Close family friend and Emeritus faculty and Chair of Afro-American Studies, Esther Terry offered, “I loved Fred Tillis. The breadth of his knowledge and the height of his achievement are indeed remarkable; but what I also learned from him over the years was that I was blessed to be in his presence and that neither knowledge nor achievement is worth much if not placed in the service of humanity. We are saying goodbye to this giant of a man at a time when his influence is most needed in our country and in the world. But we will always have his example.”
NEPR hosts Walter Carroll and Tom Reney honored Tillis’ 90th birthday and his works in their January and February programming, broadcasting Niger Symphony, his rendition of Motherless Child; his performances of When Lights Are Low, It Ain’t Necessarily So and Memories of You, along with a movement from the Festival Journey Concerto and the piece Freedom. Before the pandemic shutdown, his composition Three Showpieces for Viola was performed by Jannina Norpoth at the Detroit Institute of Arts in February and his composition Spiritual Fantasy No. 12 was performed by the Arianna String Quartet at the University of Missouri-St.

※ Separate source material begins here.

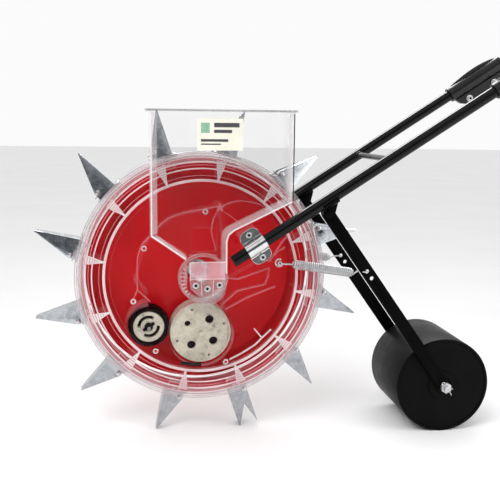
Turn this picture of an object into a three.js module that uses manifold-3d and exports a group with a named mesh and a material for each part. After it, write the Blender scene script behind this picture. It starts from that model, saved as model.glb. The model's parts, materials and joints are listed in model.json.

Louis in March.
Tillis is pre-deceased by his wife, Louise and survived by his daughters Pamela and Patricia; nieces Edna Louise Richards, Janet Levingston-Williams Lawrence, and Glendra Gunishaw-Johnson; son-in law Paul Hammacott; and several great nieces and nephews.
A celebration of Tillis’ life will be planned for a future date. In the meantime, an online memorial page is available for people to visit, view photos and leave remembrances.